Many people are reluctant to let people know when they have money problems because it is somewhat embarrassing to admit that you can’t handle your finances properly. However, staying silent when having financial troubles could make things go from bad to worse and you could lose the valuable window of opportunity to leverage relief such debt consolidation services. However, even though people would be reluctant to talk about their financial problems, friends and family members are in a vantage position to identify people going through a financial rough patch. This piece provides five hints that someone is struggling with a debt problem so that you can encourage them to seek help.

1. A sudden move to stop/avoid talking about finances

Most people won’t be comfortable talking about their finances to strangers, but there’s a level of “money talks” that happen among friends and family members. Granted, such money talks may not always include all the specifics but people talk about when they get a raise, how much they saved last month, and whether or not they have enough money for the next mortgage payment. Hence, if friends and family members that usually join your money talks suddenly develop cold feet in discussing money matters; you may want to find out if they are in debt and if they need help.
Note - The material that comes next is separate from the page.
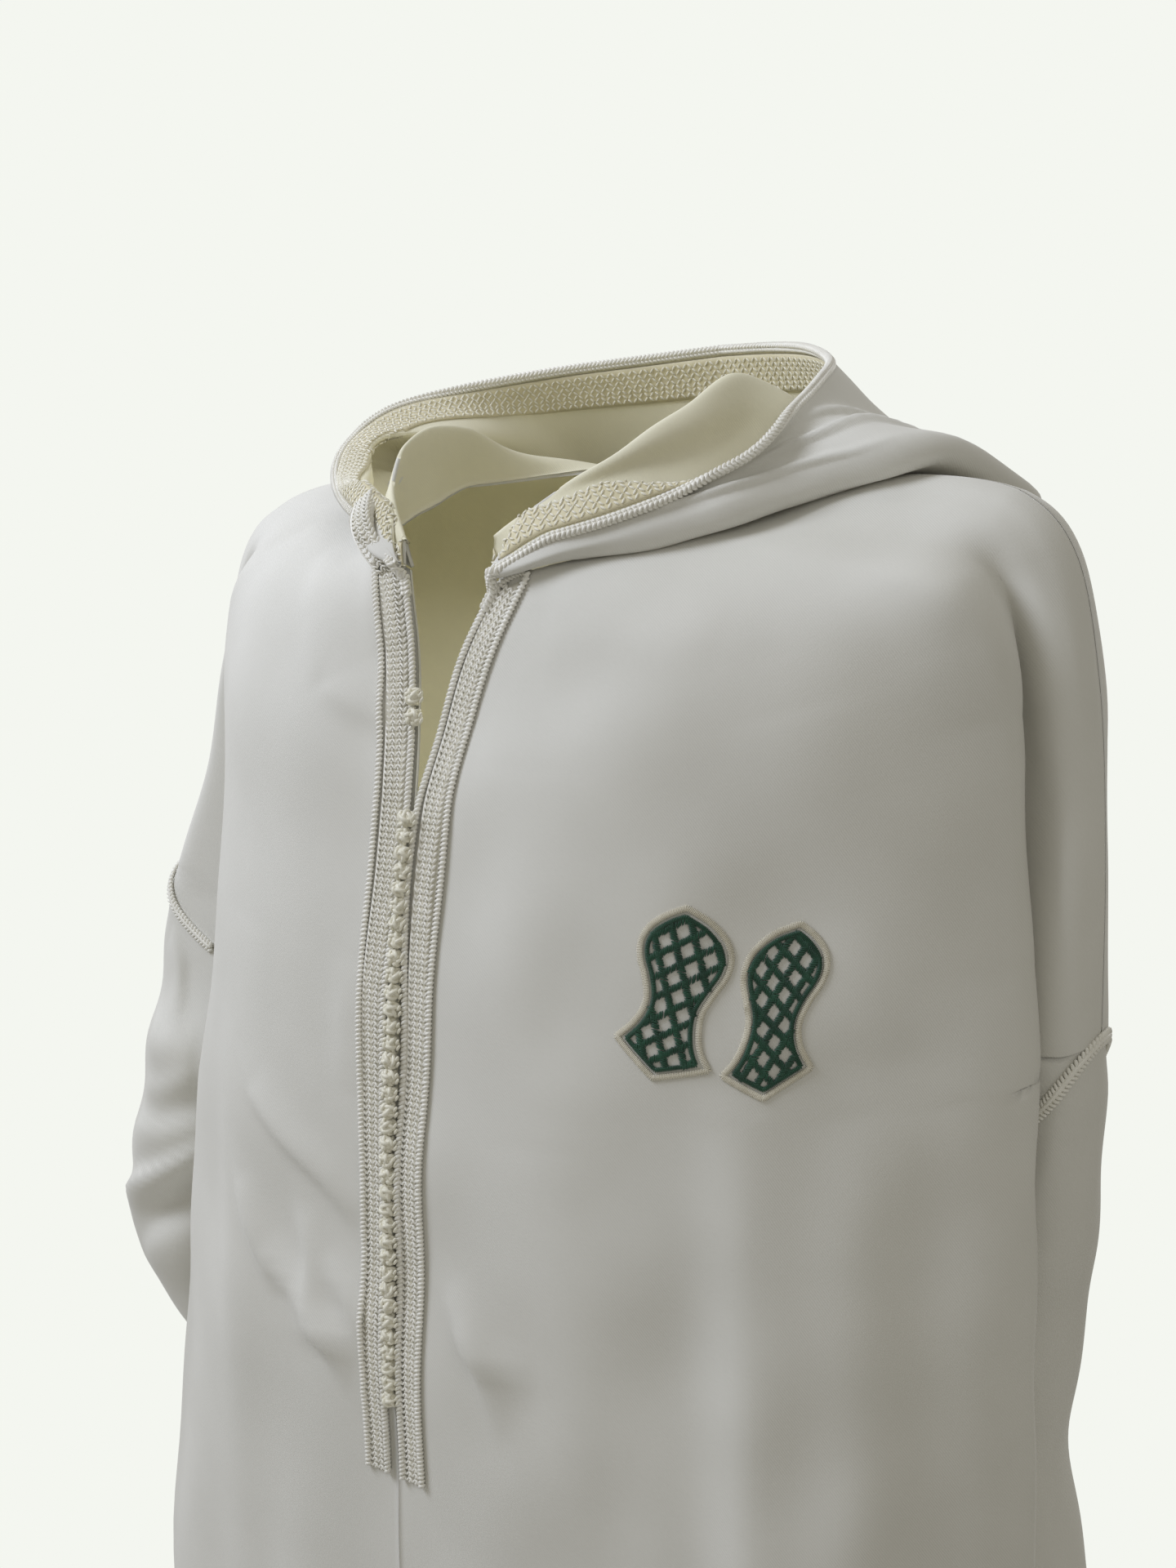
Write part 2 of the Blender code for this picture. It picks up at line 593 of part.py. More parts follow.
def grid_normals(points, closed=False):
    """Normals of a grid of points, from its neighbours."""
    down = np.gradient(points, axis=0)
    if closed:
        along = (np.roll(points, -1, 1) - np.roll(points, 1, 1)) / 2
    else:
        along = np.gradient(points, axis=1)
    return unit(np.cross(along, down))


def hood_values(side, around):
    """The hood's table read at a place around the neck."""
    stops = -HOOD["around"]
    place = -np.asarray(around, float)
    prefix = "left_" if side > 0 else "right_"
    names = {"reach": prefix + "reach", "turn": "turn", "loft": "loft", "bag": "bag"}
    value = {name: through(stops, HOOD[column], place) for name, column in names.items()}
    edge = np.stack([through(stops, HOOD[prefix + axis], place) for axis in "xyz"], -1)
    return value, edge


def hood_points(side, around, part):
    """Middle layer of the hood's cloth: part 0 is the neckline seam, 1 the edge round the face."""
    around, part = np.broadcast_arrays(np.asarray(around, float), np.asarray(part, float))
    value, edge = hood_values(side, around)
    reach, turn, loft, bag = (value[name] for name in ("reach", "turn", "loft", "bag"))

    def above(share, height):
        spot, out = body(side, around + (turn - around) * share, reach * share)
        return spot + out * np.asarray(height)[..., None]

    clear = HOOD_CLEAR * (1 + bag)
    seam = above(0.0, WALL / 2 + 3 * SEAM)
    start = above(0.14, clear * 0.8)
    under = above(0.5, clear)
    low = above(0.92, clear)
    roll = above(1.0, clear + loft * 0.45)
    top = above(0.92, clear + loft)
    over = above(0.45, clear + loft + 0.012)
    middle = (top + edge) / 2 + body(side, turn, reach)[1] * 0.006
    over = over * bag[..., None] + middle * (1 - bag[..., None])
    stops = np.stack((seam, start, under, low, roll, top, over, edge))
    return hermite(HOOD_STOPS, stops, slopes(HOOD_STOPS, stops), part)


def hood_columns():
    """Where the hood's columns lie around the neck: at every second column of the panels."""
    places = panel_places(1)[0][0, ::2]
    return np.concatenate((places, 2 - places[-2::-1]))


def edge_strip(side, half):
    """Part numbers of the hood's rows, where the last strip before the edge has an even width."""
    parts = HOOD_PARTS[:, None].repeat(len(half), 1)
    ends = hood_points(side, half[None, :], parts[-2:])
    length = np.linalg.norm(ends[1] - ends[0], axis=-1)
    parts[-2] = 1 - (1 - parts[-2]) * np.minimum(HOOD_STRIP / length, 1)
    return parts


def hood_grid():
    """Points of the hood all the way round, from the left front corner to the right one."""
    half = hood_columns()
    left = hood_points(1, half[None, :], edge_strip(1, half))
    right = hood_points(-1, half[None, ::-1], edge_strip(-1, half[::-1]))
    middle = (left[:, -1:] + right[:, :1]) / 2
    return np.concatenate((left[:, :-1], middle, right[:, 1:]), 1)


HOOD_BAND_PARTS = np.array((0.12, 0.90))
HOOD_STRIP = 0.022
HOOD_BAND_GAP = 0.0009
HOOD_INWARD = -1
HOOD_CORD_GAP = 0.0009
HOOD_PARTS = np.array((0, 0.05, 0.11, 0.18, 0.26, 0.34, 0.42, 0.50, 0.58, 0.68, 0.79, 0.90, 1.0))


def hood():
    points = hood_grid()
    out = grid_normals(points)
    return wall("hood", points + out * WALL / 2, points - out * WALL / 2)


def tube(name, path, radius, sides=6, finish=SILVER_THREAD):
    """A round cord along a path, with flat ends."""
    along = unit(np.gradient(path, axis=0))
    first = unit(np.cross(along, np.array((0.0, 0.0, 1.0)) + 1e-3))
    for index in range(1, len(first)):
        carried = first[index - 1] - along[index] * (first[index - 1] @ along[index])
        first[index] = unit(carried)
    second = np.cross(along, first)
    angle = np.arange(sides) * 2 * math.pi / sides
    ring = (np.cos(angle)[None, :, None] * first[:, None] + np.sin(angle)[None, :, None] * second[:, None])
    points = (path[:, None] + ring * radius).reshape(-1, 3)
    count = len(path)
    faces = []
    for i in range(count - 1):
        for j in range(sides):
            k = (j + 1) % sides
            faces.append((i * sides + j, i * sides + k, (i + 1) * sides + k, (i + 1) * sides + j))
    faces.append(tuple(range(sides))[::-1])
    faces.append(tuple(range((count - 1) * sides, count * sides)))
    return add_object(name, points, faces, finish)


def beside_edge(side, row, across, lift):
    """Points on a front panel at a distance from its front edge, moved out by lift."""
    row = np.asarray(row, float)
    step = 0.03
    pace = np.linalg.norm(body(side, step, row)[0] - body(side, 0.0, row)[0], axis=-1) / step
    points, out = body(side, across / pace, row)
    return points + out * np.asarray(lift)[..., None]


BAND_ROWS = np.concatenate((np.linspace(0.50, 3, 8), np.linspace(3, BAND_END_ROW, 15)[1:]))


def front_band(name, side):
    rows = BAND_ROWS[:, None]
    taper = 1 - 0.75 * ease((BAND_ROWS - (BAND_END_ROW - 0.25)) / 0.25)[:, None]
    across = BAND_FROM + (BAND_TO - BAND_FROM) * np.linspace(0, 1, 3)[None, :] * taper
    low = beside_edge(side, rows + 0 * across, across, np.full(across.shape, SEAM))
    high = beside_edge(side, rows + 0 * across, across, np.full(across.shape, SEAM + BAND_THICK))
    return wall(name, high, low, finish=SILVER_THREAD)


def front_cord(name, side, distance):
    path = beside_edge(side, BAND_ROWS, np.full(BAND_ROWS.shape, distance),
                       np.full(BAND_ROWS.shape, CORD_RADIUS + SEAM))
    return tube(name, path, CORD_RADIUS)


def row_at_height(height):
    """The row whose front centre lies at a height."""
    rows = np.linspace(0, 12, 1201)
    return float(np.interp(-height, -body_value("front_z", rows), rows))


def knot(name, centre):
    """One ball knot."""
    rings, around = 5, 8
    points = [centre + np.array((0.0, 0.0, KNOT_RADIUS))]
    for ring in range(1, rings):
        polar = math.pi * ring / rings
        for turn in range(around):
            angle = 2 * math.pi * turn / around
            way = (math.sin(polar) * math.cos(angle), math.sin(polar) * math.sin(angle), math.cos(polar))
            points.append(centre + KNOT_RADIUS * np.array(way))
    points.append(centre - np.array((0.0, 0.0, KNOT_RADIUS)))
    last = len(points) - 1
    faces = [(0, 1 + turn, 1 + (turn + 1) % around) for turn in range(around)]
    for ring in range(rings - 2):
        base = 1 + ring * around
        for turn in range(around):
            after = (turn + 1) % around
            faces.append((base + turn, base + around + turn, base + around + after, base + after))
    base = 1 + (rings - 2) * around
    faces += [(last, base + (turn + 1) % around, base + turn) for turn in range(around)]
    return add_object(name, points, faces, SILVER_THREAD)


def throat_knot_place(height):
    """A knot above the row lies against the inner cord of the right front."""
    row = np.array(row_at_height(height))
    cord = beside_edge(-1, row, INNER_CORD_AT, CORD_RADIUS + SEAM)
    return cord + np.array((CORD_RADIUS + KNOT_RADIUS + SEAM, -KNOT_RADIUS / 3, 0.0))


def row_knot_place(height):
    """A knot of the row lies on the line where both fronts meet."""
    edge = body(1, 0.0, row_at_height(height))[0]
    return np.array((0.0, edge[1] - KNOT_RADIUS - SEAM, height))


def knots():
    places = [throat_knot_place(height) for height in THROAT_KNOTS_Z]
    places += [row_knot_place(KNOT_TOP_Z - index * KNOT_PITCH) for index in range(KNOT_ROW)]
    for index, place in enumerate(places):
        knot(f"knot_{index + 1:02d}", place)


def front_place(x, z):
    """Around and row numbers of the left front's points at given x and z, by stepping closer."""
    around, row = np.full(x.shape, 0.35), np.full(x.shape, 5.0)
    step = 0.01
    for _ in range(8):
        here = body(1, around, row)[0]
        by_around = (body(1, around + step, row)[0] - here) / step
        by_row = (body(1, around, row + step)[0] - here) / step
        miss_x, miss_z = x - here[..., 0], z - here[..., 2]
        ground = by_around[..., 0] * by_row[..., 2] - by_row[..., 0] * by_around[..., 2]
        around = around + (miss_x * by_row[..., 2] - by_row[..., 0] * miss_z) / ground
        row = row + (by_around[..., 0] * miss_z - miss_x * by_around[..., 2]) / ground
    return around, row


def patch(name, heel_x, heel_z, tilt, share, hand):
    """A thin sole shape that lies on the left front."""
    along = SOLE["along"][:, None]
    part = np.linspace(0, 1, 4)
    across = hand * share * (part * SOLE["right"][:, None] - (1 - part) * SOLE["left"][:, None])
    up = along * SOLE_LENGTH
    lean = math.radians(tilt)
    x = heel_x + across * math.cos(lean) + up * math.sin(lean)
    z = heel_z - across * math.sin(lean) + up * math.cos(lean)
    around, row = front_place(x, z)
    points, out = body(1, around, row)
    low = points + out * PATCH_LIFT
    return wall(name, low + out * PATCH_THICK, low, finish=PATCH_THREAD)


def armhole_braid(name, side):
    """A cord over the armhole seam, from the underarm's back round to its front."""
    turn = np.arange(-BRAID_STEPS, BRAID_STEPS + 1) / (2 * ARMHOLE_STEPS)
    points, out = armhole_loop(side, turn)
    return tube(name, points + out * (BRAID_RADIUS + 2 * SEAM), BRAID_RADIUS)


def hood_band():
    """The woven band along the hood's edge, on the hood's inside, which faces the neck."""
    grid = hood_grid()
    inward = grid_normals(grid) * HOOD_INWARD
    share = HOOD_BAND_PARTS[:, None, None]

    def layer(lift):
        lifted = grid + inward * lift
        return lifted[-2] + (lifted[-1] - lifted[-2]) * share

    low = layer(WALL / 2 + HOOD_BAND_GAP)
    return wall("band_hood", low, layer(WALL / 2 + HOOD_BAND_GAP + BAND_THICK), finish=SILVER_THREAD)


def hood_edge_cord():
    """The plaited cord on the hood's edge, held off square to the edge."""
    strip = hood_grid()[-2:]
    along = unit(np.gradient(strip[1], axis=0))
    away = strip[1] - strip[0]
    away = unit(away - along * np.sum(away * along, axis=-1)[:, None])
    return tube("cord_hood", strip[1] + away * (HOOD_CORD_RADIUS + HOOD_CORD_GAP), HOOD_CORD_RADIUS)


def clear_scene():
    for item in list(bpy.data.objects):
        bpy.data.objects.remove(item)


def main():
    clear_scene()
    front_panel("front_left", 1)
    front_panel("front_right", -1)
    back_panel()
    sleeve("sleeve_left", 1)
    sleeve("sleeve_right", -1)
    hood()
    for name, side in (("left", 1), ("right", -1)):
        front_band(f"band_{name}", side)
        front_cord(f"cord_inner_{name}", side, INNER_CORD_AT)
        front_cord(f"cord_outer_{name}", side, OUTER_CORD_AT)
        armhole_braid(f"braid_{name}", side)
    hood_band()
    hood_edge_cord()
    knots()
    for name, values in PATCHES.items():
        patch(name, *values)


main()
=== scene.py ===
"""Looks of the djellaba robe: fine cloth, braid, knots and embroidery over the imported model.

Metres, +Z up, the front faces -Y and the robe's own left is +X.
"""
import math

import bpy
import numpy as np
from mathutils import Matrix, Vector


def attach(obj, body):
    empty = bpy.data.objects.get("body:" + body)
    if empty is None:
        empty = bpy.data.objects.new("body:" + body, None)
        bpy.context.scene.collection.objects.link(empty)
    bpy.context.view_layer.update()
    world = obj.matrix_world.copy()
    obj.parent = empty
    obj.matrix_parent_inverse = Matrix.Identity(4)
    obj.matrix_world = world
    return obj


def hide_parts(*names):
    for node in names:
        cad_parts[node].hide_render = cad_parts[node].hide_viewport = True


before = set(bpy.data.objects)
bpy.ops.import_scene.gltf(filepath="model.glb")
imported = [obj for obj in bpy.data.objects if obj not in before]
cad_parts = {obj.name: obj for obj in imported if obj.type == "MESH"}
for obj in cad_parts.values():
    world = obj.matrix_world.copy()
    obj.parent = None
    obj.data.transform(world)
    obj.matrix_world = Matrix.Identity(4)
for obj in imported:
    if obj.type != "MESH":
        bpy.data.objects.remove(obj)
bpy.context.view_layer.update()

# Driving sizes
WALL = 0.0016
SEAM = 0.0003
BAND_FROM = 0.0079
BAND_TO = 0.0181
INNER_CORD_AT = 0.0057
OUTER_CORD_AT = 0.0203
CORD_RADIUS = 0.0019
BRAID_RADIUS = 0.0019
KNOT_RADIUS = 0.0034
KNOT_PITCH = 0.0071
KNOT_ROW = 36
KNOT_TOP_Z = -0.1190
THROAT_KNOTS_Z = (-0.0738, -0.0818)
BAND_END_ROW = 8.38
SHOULDER_TILT = 0.014

# Where the stops of one section lie, from the front or back centre to the shoulder line
STOPS = np.array((0.0, 0.35, 0.65, 0.78, 0.90, 1.0))
CHEST_OUT = 0.53
CHEST_FLAT = 0.14
GROOVE = 3
SIDE_STOP = 0.78
UNDERARM_ROW = 7.0
UNDERARM_ROUND = 0.018

# One row for each section, from the neckline down to the hem.
# Each section runs from the centre over a lip (the edge of the chest or back) into a groove.
BODY_COLUMNS = ("front_z", "front_x", "front_y", "lip_x", "lip_y", "groove_x", "groove_y",
                "back_z", "back_y", "back_lip_x", "back_lip_y", "back_groove_x", "back_groove_y")
BODY_ROWS = (
    (-0.022, 0.0240, -0.088, 0.066, -0.040, 0.072, -0.018, 0.014, 0.078, 0.060, 0.056, 0.068, 0.042),
    (-0.055, 0.0120, -0.098, 0.122, -0.050, 0.136, -0.020, -0.018, 0.102, 0.118, 0.074, 0.134, 0.050),
    (-0.085, 0.0050, -0.106, 0.172, -0.048, 0.184, -0.018, -0.058, 0.117, 0.165, 0.085, 0.180, 0.058),
    (-0.116, 0.0002, -0.115, 0.202, -0.034, 0.204, -0.002, -0.100, 0.126, 0.188, 0.086, 0.198, 0.056),
    (-0.155, 0.0002, -0.121, 0.211, -0.024, 0.207, 0.003, -0.145, 0.130, 0.196, 0.083, 0.204, 0.050),
    (-0.195, 0.0002, -0.126, 0.217, -0.022, 0.207, 0.006, -0.190, 0.130, 0.198, 0.080, 0.202, 0.046),
    (-0.235, 0.0002, -0.129, 0.223, -0.022, 0.204, 0.006, -0.235, 0.127, 0.196, 0.078, 0.200, 0.040),
    (-0.275, 0.0002, -0.131, 0.228, -0.022, 0.184, 0.012, -0.275, 0.122, 0.186, 0.076, 0.184, 0.012),
    (-0.360, 0.0002, -0.132, 0.235, -0.022, 0.154, 0.008, -0.360, 0.112, 0.170, 0.078, 0.154, 0.008),
    (-0.500, 0.0002, -0.132, 0.243, -0.026, 0.158, 0.010, -0.500, 0.106, 0.174, 0.077, 0.158, 0.010),
    (-0.750, 0.0002, -0.140, 0.258, -0.046, 0.222, 0.012, -0.750, 0.125, 0.224, 0.080, 0.222, 0.012),
    (-1.050, 0.0002, -0.156, 0.284, -0.060, 0.284, 0.012, -1.050, 0.148, 0.270, 0.092, 0.284, 0.012),
    (-1.400, 0.0002, -0.174, 0.308, -0.074, 0.324, 0.012, -1.400, 0.168, 0.302, 0.100, 0.324, 0.012),
)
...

2. Unexplained decision to spend less time socializing

Socializing with friends and family costs money – the amount spent might vary across a spectrum based on the preferences of the people in your network. However, when people start having money problems; they’ll typically withdraw into isolation in order to make their money problems “public” or they sink deeper into debt in order to keep up appearances. If your friends or family member start turning down multiple invitations to hang out to socialize unlike their past response to such invitations, you may want to find out if they are trying to become more frugal or they simply can’t afford to socialize.

3. Recent life events that require huge financial adjustments

Life events are very important – they can make or mar us depending on how the tide swings for or against us. People who have recently had a life event are prone to falling into financial pitfalls and getting into debt.  Life events such as getting married or divorced can put an added strain on your finances. Having a baby, losing a job, and retiring are other life events that could make people susceptible to get into bad debt.

4. A sudden increase in regular expenses

Many people get cash advances and credit cards when they are having money problems. You can suspect if someone is having money problems if there’s a sudden increase in their regular expenses because they suddenly have cash to spend. An increase in regular expenses such as buying the latest ‘must-have’ item might be an indication that all is not well on the financial front. You should pay special attention to younger folks who might be caught in the consumerism trap of buying the latest clothes or gadgets.

5. When they have a history of being in debt

Past events are not always representative of future events; yet, people who have fallen into debt in the past are likely to fall into debts going forward. For one thing, unless the underlying behavioral patterns that led them into debt have been modified, debt will always be an attractive option whenever they don’t have enough money to fund a need.  You may also want to check up on them to ensure that they are not getting into new debt as a seemingly smart move to get rid of old debt. Unless, they are using a professional debt management service, getting into new debt to get rid of old debt is a potentially disastrous financial decision.